Call a temporary UDAF

You can call a temporary UDAF in the same way that you call a built-in aggregate function. For more information, see Aggregate function calls.

The temporary function must be included in a multi-statement query or procedure that contains the UDAF function call.

In the following example, the query calls a temporary UDAF that's called WeightedAverage:

CREATE TEMP AGGREGATE FUNCTION WeightedAverage(...)

-- Temporary UDAF function call
SELECT WeightedAverage(item, weight, 2) AS weighted_average
FROM (
  SELECT 1 AS item, 2.45 AS weight UNION ALL
  SELECT 3 AS item, 0.11 AS weight UNION ALL
  SELECT 5 AS item, 7.02 AS weight
);

A table with the following results is produced:

/*------------------*
 | weighted_average |
 +------------------+
 | 4.5              |
 *------------------*/

Delete a UDAF

This section describes the various ways that you can delete a persistent or temporary UDAF after you created it in BigQuery.

Delete a persistent UDAF

To delete a persistent UDAF, use the DROP FUNCTION statement.
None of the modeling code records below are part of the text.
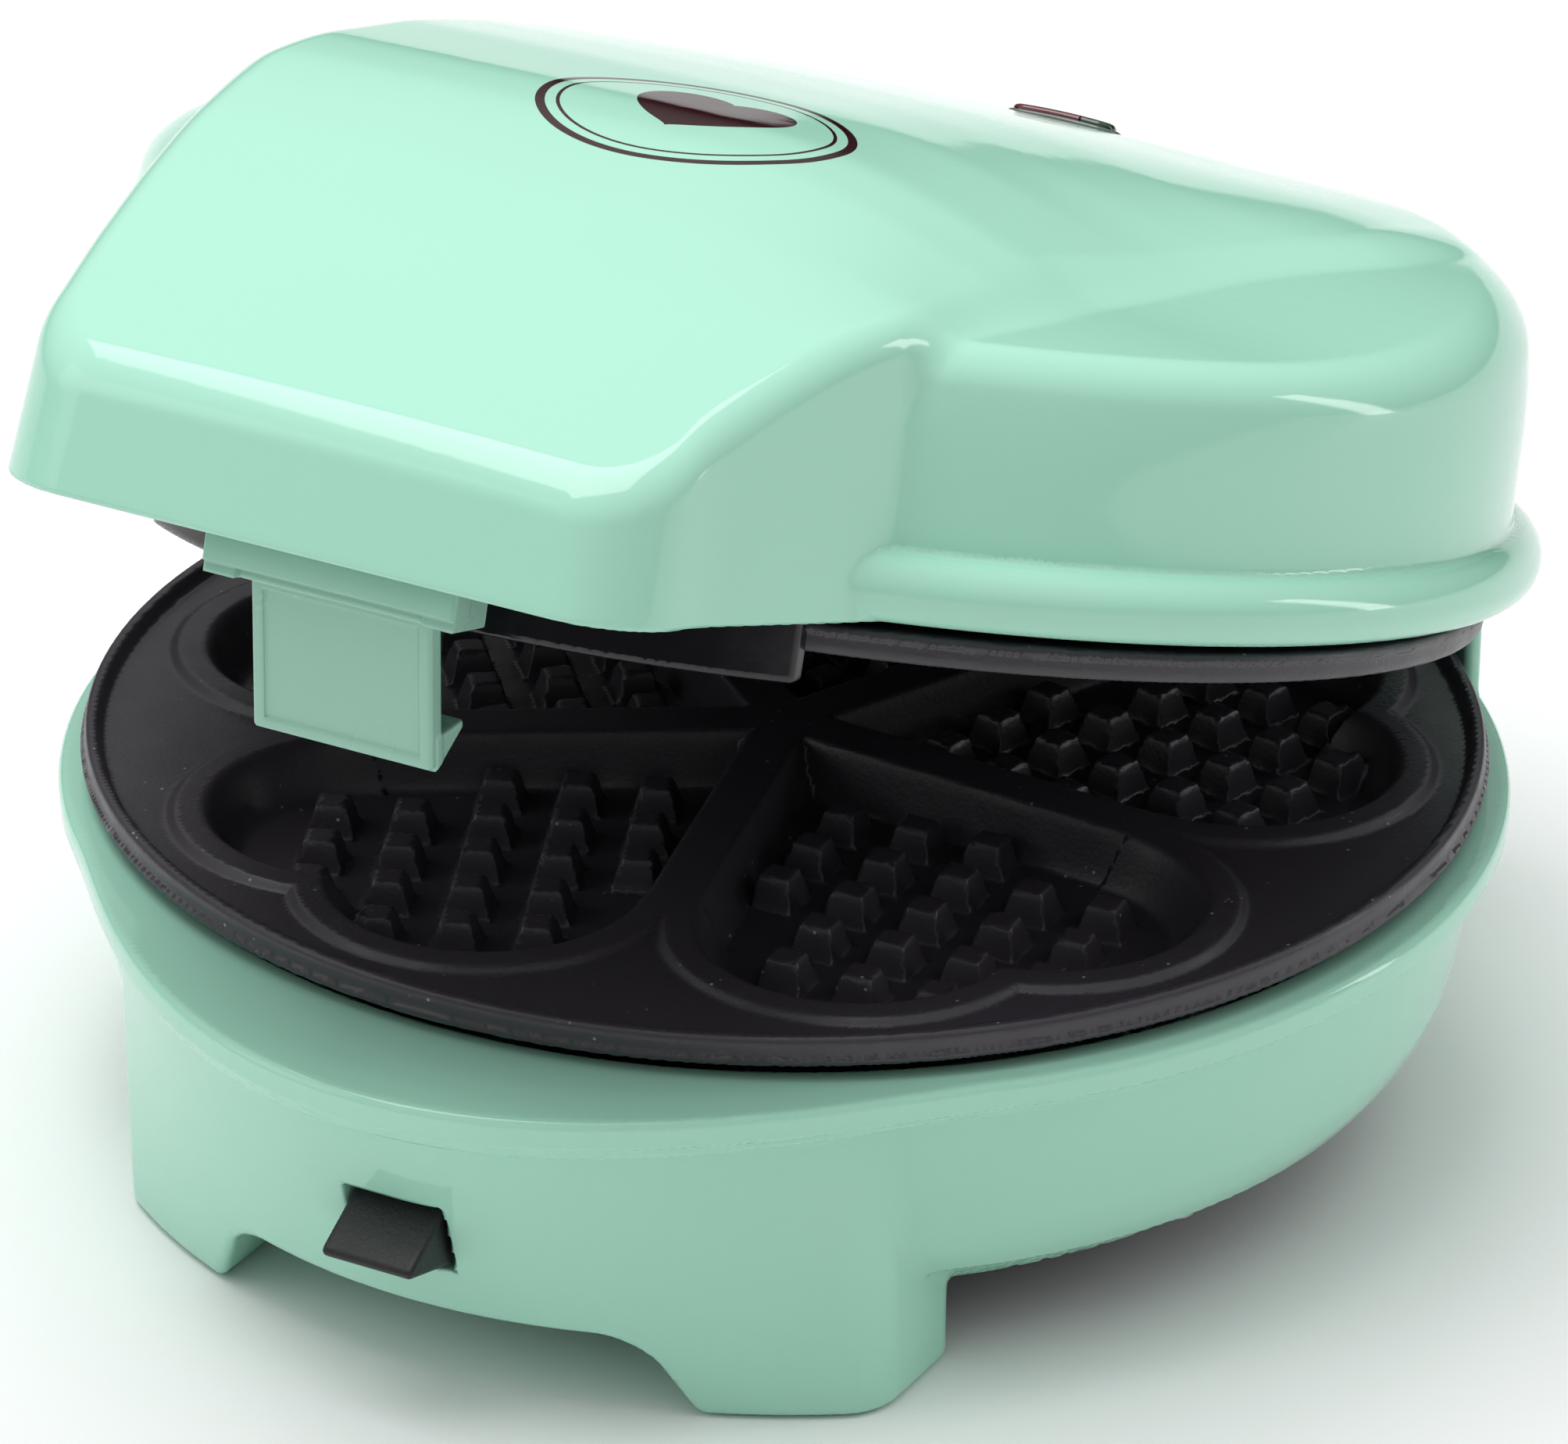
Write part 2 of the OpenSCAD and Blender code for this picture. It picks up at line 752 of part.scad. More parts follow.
// Dark frame that closes the lid's underside, with the front skirt
module lid_inner_cover() {
  color(black_plastic) on_lid() difference() {
    union() {
      translate([0, 0, lid_edge_z]) linear_extrude(height = 2.6) difference() {
        intersection() {
          union() {
            circle(r = drum_r - wall - 0.2);
            intersection() {
              lid_plan(wall + 0.9);
              translate([-70, -150]) square([140, 150]);
            }
          }
          translate([-120, -150]) square([240, 150 + 95.8]);
        }
        circle(r = 94.8);
      }
      skirt();
    }
    for (p = inner_boss_at) translate([p[0], p[1], 0]) cylinder(r = 2.1, h = 20);
    reflector_screw_places() cylinder(r = 3.3, h = 20);
    box([-button_w / 2 - 0.4, -125, slide_z - 2.9], [button_w / 2 + 0.4, -90, slide_z + 2.9]);
    box([-6, -112, 3], [6, -104, 12]);
    box([-tongue_x - 9, 84, 0], [tongue_x + 9, 99, 9]);
    box([-11, -104.5, -2], [11, -90, 20]);
  }
}

module skirt() {
  translate([0, 0, skirt_bottom_z]) linear_extrude(height = lid_edge_z - skirt_bottom_z + 1)
    intersection() {
      difference() {
        translate([0, skirt_cy]) circle(r = skirt_r);
        translate([0, skirt_cy]) circle(r = skirt_r - 2.2);
      }
      difference() {
        translate([-skirt_half, -140]) square([2 * skirt_half, 60]);
        circle(r = plate_r + 1);
      }
    }
}

slide_z = 0.6;

// Spring catch of the upper plate, pulled forward by a finger
module upper_release_slide() {
  color(black_plastic) on_lid() {
    box([-button_w / 2, -118, slide_z - 2.5], [button_w / 2, -104.2, slide_z + 2.5]);
    box([-5.5, -107.4, slide_z], [5.5, -104.2, 13]);
    box([-5.5, -107.4, 11], [5.5, -101.2, 13]);
  }
}

module upper_slide_spring() {
  color(steel) on_lid() translate([0, 0, 10.8]) difference() {
    cyl_y(2, -113.4, -110.55);
    cyl_y(1.2, -115, -105);
  }
}

module upside_down() {
  translate([0, 0, rim_gap]) mirror([0, 0, 1]) children();
}

module upper_reflector() { color(steel) on_lid() upside_down() reflector_upper(); }
module upper_heating_element() { color(dark_steel) on_lid() upside_down() element_ring(); }
module upper_element_brackets() { color(steel) on_lid() upside_down() element_brackets(); }
module upper_waffle_plate() { color(charcoal) on_lid() upside_down() waffle_plate(); }
module upper_plate_hooks() { color(steel) on_lid() upside_down() plate_hooks(); }
module upper_reflector_screws() { color(dark_steel) on_lid() upside_down() reflector_screws(); }

module reflector_upper() {
  difference() {
    reflector();
    translate([0, 0, -40]) cylinder(r = 9, h = 20);
    for (p = inner_boss_at) translate([p[0], p[1], -20]) cylinder(r = 4.5, h = 20);
    box([-60, 95.4, -20], [60, 105, 0]);
  }
}

module thermostat() {
  color(ceramic) on_lid() {
    translate([0, 0, 27.5]) cylinder(r = 8.6, h = 10);
    translate([0, 0, 37.5]) cylinder(r = 5.5, h = 3);
  }
}

module indicator_bezel() {
  color("#5b5f60") on_lid() difference() {
    translate([0, lens_y, lens_top_z - 6.6]) union() {
      linear_extrude(height = 5.7) stadium(18.9, 6.9);
      linear_extrude(height = 1.6) stadium(23, 10);
    }
    translate([0, lens_y, lens_top_z - 12]) linear_extrude(height = 20) stadium(17, 5);
  }
}

// Lens body that fills the bezel from x0 to x1
module lens(x0, x1) {
  on_lid() intersection() {
    translate([0, lens_y, lens_top_z - 6.4]) linear_extrude(height = 6.8) stadium(16.9, 4.9);
    translate([x0, lens_y - 10, 0]) cube([x1 - x0, 20, 80]);
  }
}

lens_split_x = 3.5;

module red_lens() { color([0.45, 0.05, 0.08, 0.8]) lens(-12, lens_split_x - 0.05); }
module green_lens() { color([0.08, 0.35, 0.12, 0.8]) lens(lens_split_x + 0.05, 12); }

module indicator_lamps() {
  color("#ffb070") on_lid() for (x = [-3, 6])
    translate([x, lens_y, lens_top_z - 15.4]) {
      cylinder(r = 1.6, h = 6);
      translate([0, 0, 6]) sphere(r = 1.6);
    }
}

module lamp_holder() {
  color(ceramic) on_lid() translate([0, lens_y, lens_top_z - 17.4])
    union() {
      linear_extrude(height = 2) square([29, 9], center = true);
      both_sides() translate([13, 2.6, 0]) cylinder(r = 1.5, h = 11.6);
    }
}

module lid_terminal_block() {
  color(ceramic) on_lid() translate([0, 39.8, rim_gap + 31.05]) terminal_block();
}

module lid_wires() {
  color("#c9b98f") on_lid() {
    upside_down() element_leads(45.85);
    both_sides() {
      translate([4, 0, 35.2]) cyl_y(wire_r, 7.9, 33.75);
      translate([2.4, 0, lens_top_z - 16.4]) cyl_y(0.9, 45.85, 70.45);
    }
  }
}

module inner_cover_screws() {
  color(steel) on_lid() for (p = inner_boss_at) translate([p[0], p[1], lid_edge_z]) {
    translate([0, 0, -1.2]) cylinder(r = 3.4, h = 1.2);
    translate([0, 0, -0.5]) cylinder(r = screw_r, h = 14);
  }
}

module hinge_pins() {
  color(steel) on_lid() both_sides()
    translate([(hinge_lug_in + hinge_lug_out) / 2 + 0.4, hinge_back, hinge_rise]) cyl_x(pin_r, 23);
}

// ---------------------------------------------------------------- latch

latch_y = -128.5;
latch_z = 3.4;
latch_pin_r = 1.5;
latch_t = 3;
hook_reach = 5.5;
hook_h = 4.4;

// Bracket under the handle: two ears and a front lip over the latch pivot
module latch_bracket() {
  color(mint) on_lid() difference() {
    union() {
      both_sides() box([latch_w / 2 + 0.5, latch_y - 4.6, 0.6], [latch_w / 2 + 5.5, latch_y + 4.5, lid_edge_z]);
      box([-latch_w / 2 - 5.5, latch_y - 4.6, 2.4], [latch_w / 2 + 5.5, latch_y - 3.2, lid_edge_z]);
    }
    translate([0, latch_y, latch_z - 0.6]) cyl_x(latch_pin_r, 60);
  }
}

module at_latch() {
  on_lid() translate([0, latch_y, latch_z - 0.6]) rotate([lid_rest_angle, 0, 0]) children();
}

module latch_tab() {
  color(mint) at_latch() difference() {
    union() {
      cyl_x(2.6, latch_w);
      box([-latch_w / 2, -latch_t / 2, -latch_len], [latch_w / 2, latch_t / 2, 0]);
      along_x(latch_w)
        polygon([
          [latch_t / 2 - 0.1, -latch_len + hook_h], [latch_t / 2 + hook_reach, -latch_len + hook_h],
          [latch_t / 2 + hook_reach, -latch_len + hook_h - 1], [latch_t / 2 - 0.1, -latch_len]
        ]);
    }
    cyl_x(latch_pin_r + run_gap, latch_w + 2);
    box([-3.2, -5, -3.4], [3.2, 5, 4]);
  }
}

module latch_pin() { color(steel) at_latch() cyl_x(latch_pin_r, latch_w + 10.8); }

module latch_spring() {
  color(steel) at_latch() rotate([0, 90, 0]) difference() {
    cylinder(r = 2.4, h = 5.6, center = true);
    cylinder(r = 1.65, h = 8, center = true);
  }
}

// ---------------------------------------------------------------- drawing

base_shell();
bottom_cover();
rubber_feet();
lower_reflector();
lower_heating_element();
lower_element_brackets();
lower_waffle_plate();
lower_plate_hooks();
lower_release_lever();
lower_lever_pin();
lower_lever_spring();
hinge_pins();
base_terminal_block();
base_thermal_fuse();
base_wires();
cord_gland();
cord_clamp();
bottom_cover_screws();
lower_reflector_screws();
lid_shell();
lid_inner_cover();
upper_reflector();
upper_heating_element();
upper_element_brackets();
upper_waffle_plate();
upper_plate_hooks();
upper_release_slide();
upper_slide_spring();
thermostat();
indicator_bezel();
red_lens();
green_lens();
indicator_lamps();
lamp_holder();
lid_terminal_block();
lid_wires();
inner_cover_screws();
upper_reflector_screws();
latch_bracket();
latch_tab();
latch_pin();
latch_spring();
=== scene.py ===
import json
import math

import bpy
import numpy as np
from mathutils import Matrix, Vector


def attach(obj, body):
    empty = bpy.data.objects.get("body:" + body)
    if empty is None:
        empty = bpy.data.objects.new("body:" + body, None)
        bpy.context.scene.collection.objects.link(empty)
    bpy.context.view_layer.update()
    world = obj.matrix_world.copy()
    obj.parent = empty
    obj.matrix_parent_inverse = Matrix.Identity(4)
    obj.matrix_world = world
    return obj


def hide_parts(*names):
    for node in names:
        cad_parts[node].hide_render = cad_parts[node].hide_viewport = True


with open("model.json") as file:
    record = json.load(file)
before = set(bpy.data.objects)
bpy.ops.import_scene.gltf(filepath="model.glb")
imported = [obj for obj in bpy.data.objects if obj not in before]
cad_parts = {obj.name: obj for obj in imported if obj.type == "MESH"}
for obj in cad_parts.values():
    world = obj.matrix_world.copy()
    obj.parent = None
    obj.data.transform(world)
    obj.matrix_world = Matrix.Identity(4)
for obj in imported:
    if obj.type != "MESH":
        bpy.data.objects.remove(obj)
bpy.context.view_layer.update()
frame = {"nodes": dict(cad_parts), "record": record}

MM = 0.001
PLATE_Y = 1.6
PLATE_Z = 60.0
HINGE_Y = 114.0
HINGE_Z = 23.0
LID_ANGLE = math.radians(16.2)


# ------------------------------------------------------------------ placing
def on_base(p):
    """Points in the plate frame (mm, z = 0 where the plates meet) to the row frame."""
    return (p + np.array([0.0, PLATE_Y, PLATE_Z])) * MM


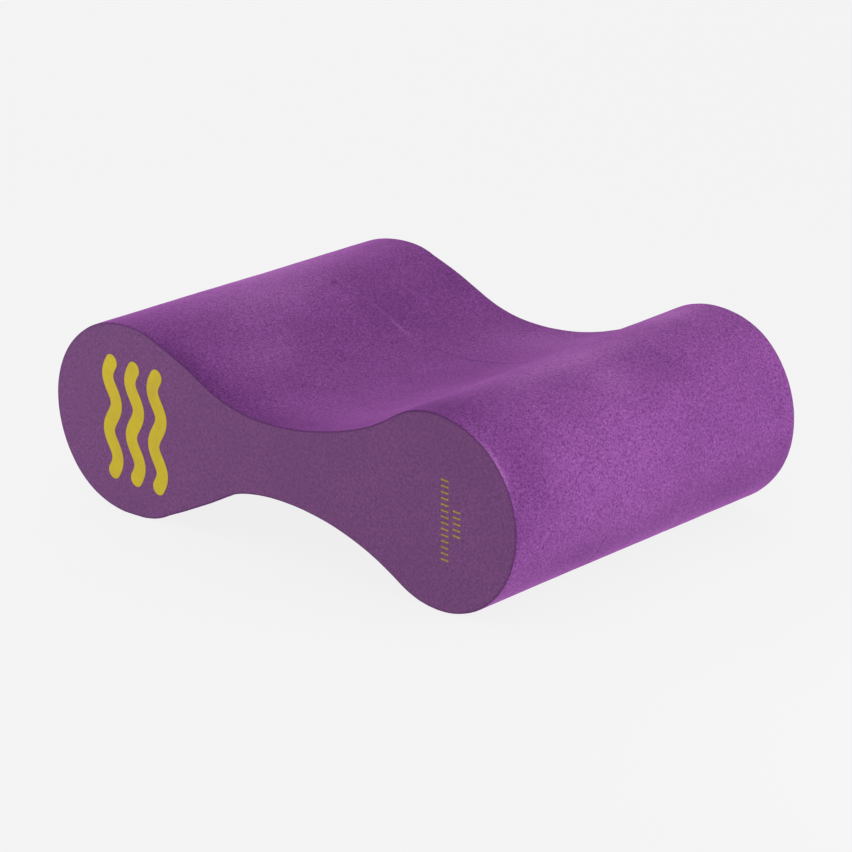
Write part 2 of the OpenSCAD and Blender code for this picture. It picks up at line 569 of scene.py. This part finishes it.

You must include the dataset in the function path.

In the following example, the query deletes a persistent UDAF that's called WeightedAverage:

DROP FUNCTION IF EXISTS my_project.my_dataset.WeightedAverage;

Delete a temporary UDAF

To delete a temporary UDAF, use the DROP FUNCTION statement.

In the following example, the query deletes a temporary UDAF that's called WeightedAverage:

DROP FUNCTION IF EXISTS WeightedAverage;

A temporary UDAF expires as soon as the query finishes. The UDAF doesn't need to be deleted unless you want to remove it early from a multi-statement query or procedure.

List UDAFs

UDAFs are a type of routine. To list all of the routines in a dataset, see List routines.

Limitations

  • UDAFs have the same limitations that apply to UDFs. For details, see UDF limitations.

  • Only literals, query parameters, and script variables can be passed in as non-aggregate arguments for a UDAF.

Pricing

UDAFs are billed using the standard BigQuery pricing model.

Quotas and limits

UDAFs have the same quotas and limits that apply to UDFs. For information about UDF quotas, see Quotas and limits.